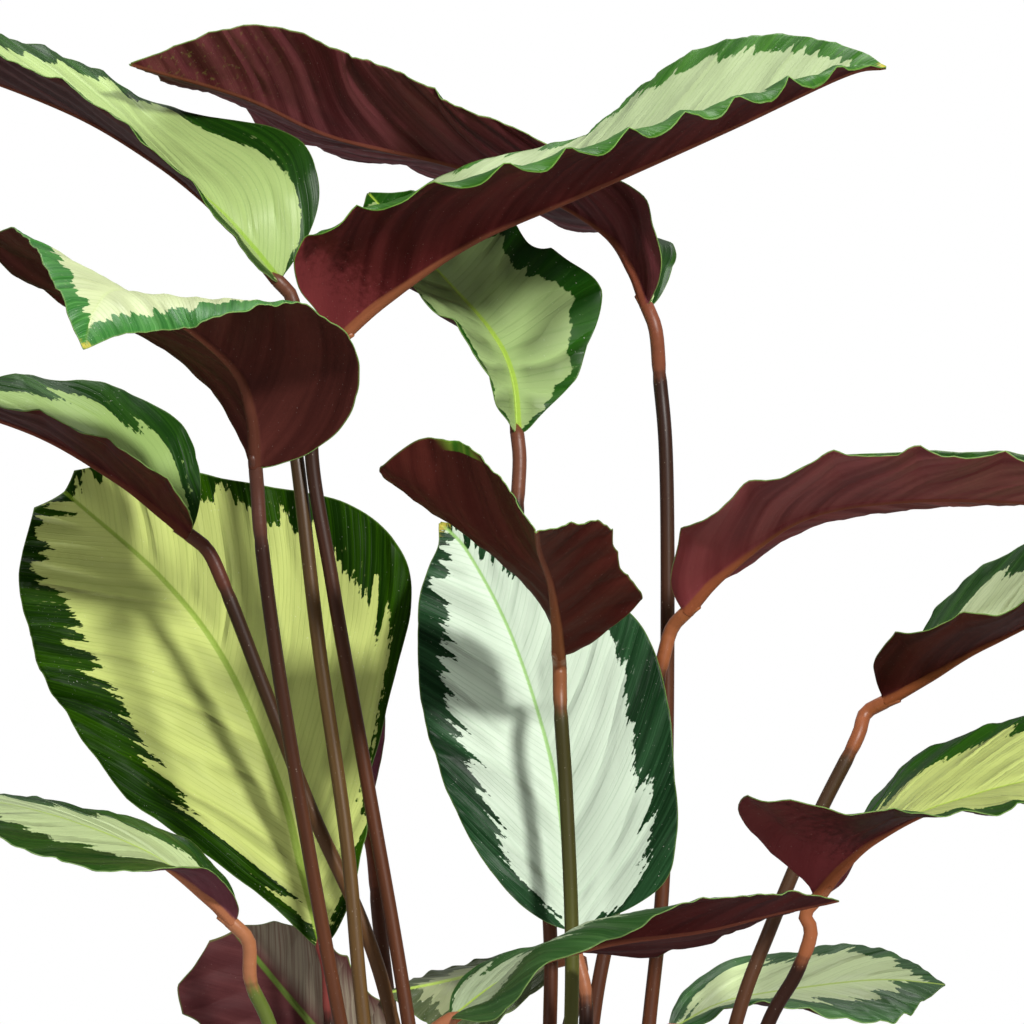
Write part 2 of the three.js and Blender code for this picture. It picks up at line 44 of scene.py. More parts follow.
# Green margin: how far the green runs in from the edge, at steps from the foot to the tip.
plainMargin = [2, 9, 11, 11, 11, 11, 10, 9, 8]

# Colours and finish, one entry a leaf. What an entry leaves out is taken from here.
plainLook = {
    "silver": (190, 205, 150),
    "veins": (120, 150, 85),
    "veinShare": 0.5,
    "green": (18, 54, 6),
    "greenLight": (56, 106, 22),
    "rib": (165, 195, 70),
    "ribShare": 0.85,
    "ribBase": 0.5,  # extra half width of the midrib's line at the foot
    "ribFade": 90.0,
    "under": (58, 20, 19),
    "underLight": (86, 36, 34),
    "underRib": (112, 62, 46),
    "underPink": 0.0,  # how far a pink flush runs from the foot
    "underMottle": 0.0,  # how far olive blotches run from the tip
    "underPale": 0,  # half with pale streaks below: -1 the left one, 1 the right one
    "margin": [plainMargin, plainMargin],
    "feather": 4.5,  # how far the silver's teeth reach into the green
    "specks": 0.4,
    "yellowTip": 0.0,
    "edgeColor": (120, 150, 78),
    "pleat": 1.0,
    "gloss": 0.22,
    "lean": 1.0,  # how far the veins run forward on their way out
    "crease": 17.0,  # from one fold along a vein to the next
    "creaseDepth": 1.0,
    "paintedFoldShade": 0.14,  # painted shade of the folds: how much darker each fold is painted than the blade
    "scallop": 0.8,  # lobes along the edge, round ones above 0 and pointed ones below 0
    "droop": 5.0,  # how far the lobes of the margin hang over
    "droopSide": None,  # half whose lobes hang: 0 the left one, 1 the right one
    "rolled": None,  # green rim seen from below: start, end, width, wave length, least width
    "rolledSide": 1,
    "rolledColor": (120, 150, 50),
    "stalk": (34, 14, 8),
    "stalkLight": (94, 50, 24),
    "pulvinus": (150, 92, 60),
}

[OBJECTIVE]
Quote exactly the opening line of the material above and every line after it, up to and including the line that contains "plainMargin = [2, 9, 11, 11, 11, 11, 10, 9, 8]".

[THE OUTPUT]
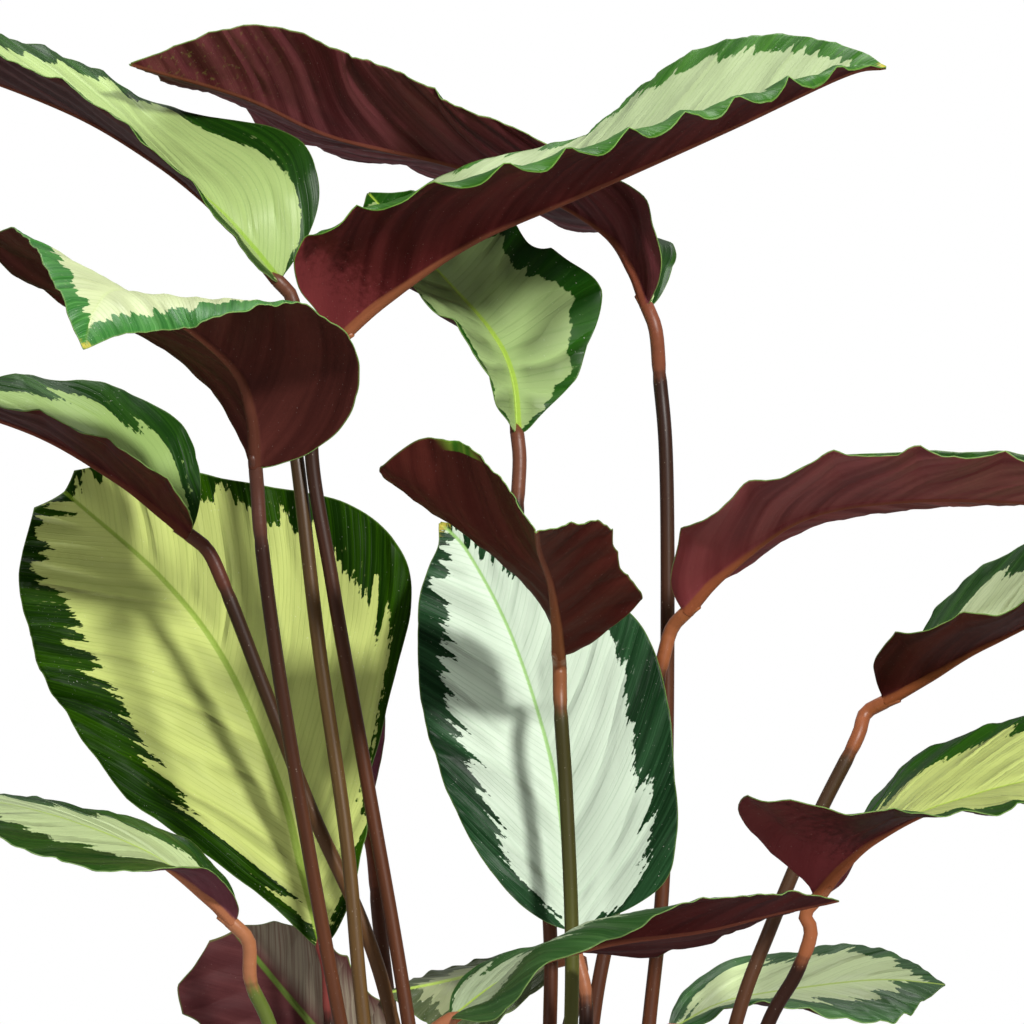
Write part 2 of the three.js and Blender code for this picture. It picks up at line 44 of scene.py. More parts follow.
# Green margin: how far the green runs in from the edge, at steps from the foot to the tip.
plainMargin = [2, 9, 11, 11, 11, 11, 10, 9, 8]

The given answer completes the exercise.